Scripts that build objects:
[Begin]
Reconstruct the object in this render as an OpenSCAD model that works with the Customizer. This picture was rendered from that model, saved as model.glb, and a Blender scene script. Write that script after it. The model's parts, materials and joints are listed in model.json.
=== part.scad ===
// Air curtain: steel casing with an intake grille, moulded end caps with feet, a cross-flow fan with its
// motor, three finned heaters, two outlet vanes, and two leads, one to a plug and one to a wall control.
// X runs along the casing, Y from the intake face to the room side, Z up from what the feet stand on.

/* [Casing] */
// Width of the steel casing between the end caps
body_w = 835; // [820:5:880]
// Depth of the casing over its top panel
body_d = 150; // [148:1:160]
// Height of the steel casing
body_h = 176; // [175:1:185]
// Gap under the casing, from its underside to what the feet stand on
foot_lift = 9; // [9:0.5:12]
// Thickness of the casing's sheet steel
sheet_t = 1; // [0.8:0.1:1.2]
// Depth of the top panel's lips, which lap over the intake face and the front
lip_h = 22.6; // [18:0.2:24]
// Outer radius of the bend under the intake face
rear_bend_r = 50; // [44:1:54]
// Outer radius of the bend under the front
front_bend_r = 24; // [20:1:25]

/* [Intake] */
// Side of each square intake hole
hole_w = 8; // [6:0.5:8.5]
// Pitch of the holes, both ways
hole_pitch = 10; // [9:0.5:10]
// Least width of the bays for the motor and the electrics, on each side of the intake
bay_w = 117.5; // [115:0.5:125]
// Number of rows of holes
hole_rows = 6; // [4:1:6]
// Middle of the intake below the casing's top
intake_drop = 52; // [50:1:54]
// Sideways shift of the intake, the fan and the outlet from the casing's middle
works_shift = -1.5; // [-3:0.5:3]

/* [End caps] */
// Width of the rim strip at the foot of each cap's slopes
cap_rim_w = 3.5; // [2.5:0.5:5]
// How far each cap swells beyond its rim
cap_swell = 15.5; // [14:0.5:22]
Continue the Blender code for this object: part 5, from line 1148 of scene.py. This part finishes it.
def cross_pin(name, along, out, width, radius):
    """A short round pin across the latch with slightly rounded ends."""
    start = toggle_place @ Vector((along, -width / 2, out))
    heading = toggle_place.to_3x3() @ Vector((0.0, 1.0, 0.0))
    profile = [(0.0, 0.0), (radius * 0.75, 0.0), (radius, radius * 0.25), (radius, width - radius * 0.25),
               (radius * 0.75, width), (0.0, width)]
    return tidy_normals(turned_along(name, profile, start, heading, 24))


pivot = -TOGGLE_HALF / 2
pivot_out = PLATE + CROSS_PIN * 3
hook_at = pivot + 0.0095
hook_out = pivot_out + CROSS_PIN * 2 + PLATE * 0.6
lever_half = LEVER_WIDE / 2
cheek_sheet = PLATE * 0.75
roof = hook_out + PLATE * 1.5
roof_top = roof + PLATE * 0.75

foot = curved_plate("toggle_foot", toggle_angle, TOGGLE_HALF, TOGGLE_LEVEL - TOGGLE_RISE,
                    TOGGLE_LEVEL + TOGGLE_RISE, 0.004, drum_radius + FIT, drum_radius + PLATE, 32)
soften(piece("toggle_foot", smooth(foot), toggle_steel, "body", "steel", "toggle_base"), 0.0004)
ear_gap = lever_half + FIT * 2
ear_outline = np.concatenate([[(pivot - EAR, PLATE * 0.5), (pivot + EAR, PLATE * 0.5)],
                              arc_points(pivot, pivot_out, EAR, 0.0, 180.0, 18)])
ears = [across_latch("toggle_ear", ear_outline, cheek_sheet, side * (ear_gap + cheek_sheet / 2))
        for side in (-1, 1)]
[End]
Return the lines above exactly, keeping every word.

Reconstruct the object in this render as an OpenSCAD model that works with the Customizer. This picture was rendered from that model, saved as model.glb, and a Blender scene script. Write that script after it. The model's parts, materials and joints are listed in model.json.
=== part.scad ===
// Air curtain: steel casing with an intake grille, moulded end caps with feet, a cross-flow fan with its
// motor, three finned heaters, two outlet vanes, and two leads, one to a plug and one to a wall control.
// X runs along the casing, Y from the intake face to the room side, Z up from what the feet stand on.

/* [Casing] */
// Width of the steel casing between the end caps
body_w = 835; // [820:5:880]
// Depth of the casing over its top panel
body_d = 150; // [148:1:160]
// Height of the steel casing
body_h = 176; // [175:1:185]
// Gap under the casing, from its underside to what the feet stand on
foot_lift = 9; // [9:0.5:12]
// Thickness of the casing's sheet steel
sheet_t = 1; // [0.8:0.1:1.2]
// Depth of the top panel's lips, which lap over the intake face and the front
lip_h = 22.6; // [18:0.2:24]
// Outer radius of the bend under the intake face
rear_bend_r = 50; // [44:1:54]
// Outer radius of the bend under the front
front_bend_r = 24; // [20:1:25]

/* [Intake] */
// Side of each square intake hole
hole_w = 8; // [6:0.5:8.5]
// Pitch of the holes, both ways
hole_pitch = 10; // [9:0.5:10]
// Least width of the bays for the motor and the electrics, on each side of the intake
bay_w = 117.5; // [115:0.5:125]
// Number of rows of holes
hole_rows = 6; // [4:1:6]
// Middle of the intake below the casing's top
intake_drop = 52; // [50:1:54]
// Sideways shift of the intake, the fan and the outlet from the casing's middle
works_shift = -1.5; // [-3:0.5:3]

/* [End caps] */
// Width of the rim strip at the foot of each cap's slopes
cap_rim_w = 3.5; // [2.5:0.5:5]
// How far each cap swells beyond its rim
cap_swell = 15.5; // [14:0.5:22]
Continue the Blender code for this object: part 5, from line 1148 of scene.py. This part finishes it.
def cross_pin(name, along, out, width, radius):
    """A short round pin across the latch with slightly rounded ends."""
    start = toggle_place @ Vector((along, -width / 2, out))
    heading = toggle_place.to_3x3() @ Vector((0.0, 1.0, 0.0))
    profile = [(0.0, 0.0), (radius * 0.75, 0.0), (radius, radius * 0.25), (radius, width - radius * 0.25),
               (radius * 0.75, width), (0.0, width)]
    return tidy_normals(turned_along(name, profile, start, heading, 24))


pivot = -TOGGLE_HALF / 2
pivot_out = PLATE + CROSS_PIN * 3
hook_at = pivot + 0.0095
hook_out = pivot_out + CROSS_PIN * 2 + PLATE * 0.6
lever_half = LEVER_WIDE / 2
cheek_sheet = PLATE * 0.75
roof = hook_out + PLATE * 1.5
roof_top = roof + PLATE * 0.75

foot = curved_plate("toggle_foot", toggle_angle, TOGGLE_HALF, TOGGLE_LEVEL - TOGGLE_RISE,
                    TOGGLE_LEVEL + TOGGLE_RISE, 0.004, drum_radius + FIT, drum_radius + PLATE, 32)
soften(piece("toggle_foot", smooth(foot), toggle_steel, "body", "steel", "toggle_base"), 0.0004)
ear_gap = lever_half + FIT * 2
ear_outline = np.concatenate([[(pivot - EAR, PLATE * 0.5), (pivot + EAR, PLATE * 0.5)],
                              arc_points(pivot, pivot_out, EAR, 0.0, 180.0, 18)])
ears = [across_latch("toggle_ear", ear_outline, cheek_sheet, side * (ear_gap + cheek_sheet / 2))
        for side in (-1, 1)]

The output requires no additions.